Frequency-Dependent F-Number Suppresses Grating Lobes and Improves the Lateral Resolution in Coherent Plane-Wave Compounding.

Abstract

Ultrafast imaging modes, such as coherent plane-wave compounding (CPWC), increase image uniformity and reduce grating lobe artifacts by dynamic receive apertures. The focal length and the desired aperture width maintain a given ratio, which is called the F-number. Fixed F-numbers, however, exclude useful low-frequency components from the focusing and reduce the lateral resolution. Herein, this reduction is avoided by a frequency-dependent F-number. This F-number derives from the far-field directivity pattern of a focused aperture and can be expressed in closed form. The F-number, at low frequencies, widens the aperture to improve the lateral resolution. The F-number, at high frequencies, narrows the aperture to avoid lobe overlaps and suppress grating lobes.
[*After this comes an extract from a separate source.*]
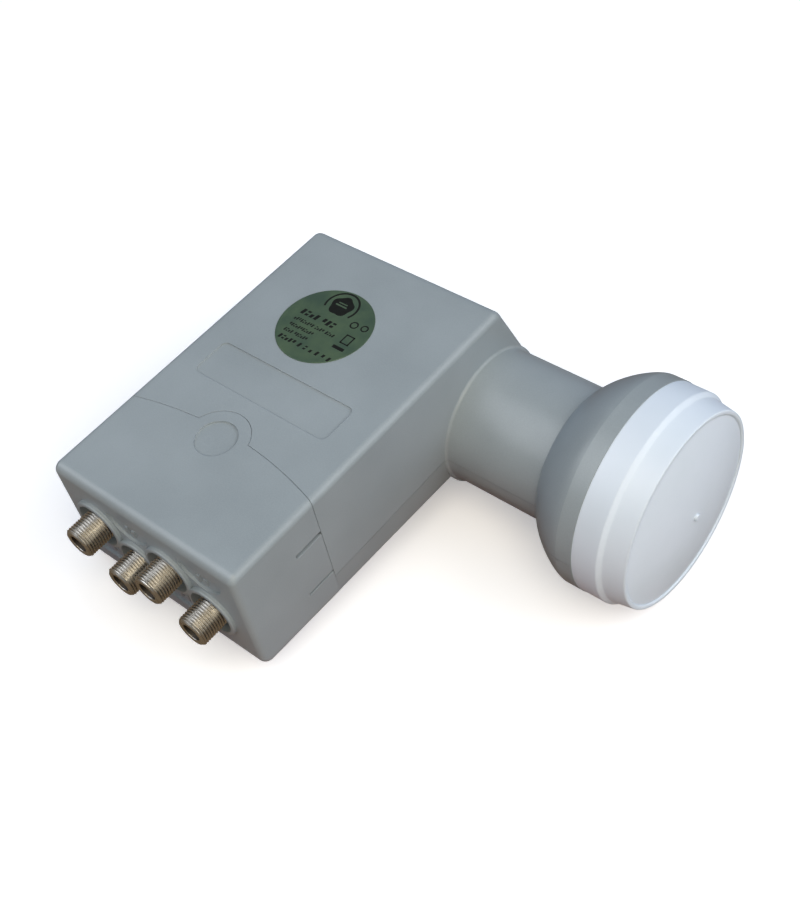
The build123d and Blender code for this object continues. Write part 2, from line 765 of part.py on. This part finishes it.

Phantom and in-vivo experiments with a Fourier-domain beamforming algorithm validated the proposed F-number in CPWC. The lateral resolution, which was measured by the median lateral full widths at half maximum of wires, improved by up to 46.8% and 14.9% in a wire and a tissue phantom, respectively, in comparison to fixed F-numbers. Grating lobe artifacts, which were measured by the median peak signal-to-noise ratios of wires, reduced by up to 9.9 dB in comparison to the full aperture. The proposed F-number thus outperformed F-numbers that were recently derived from the directivity of the array elements.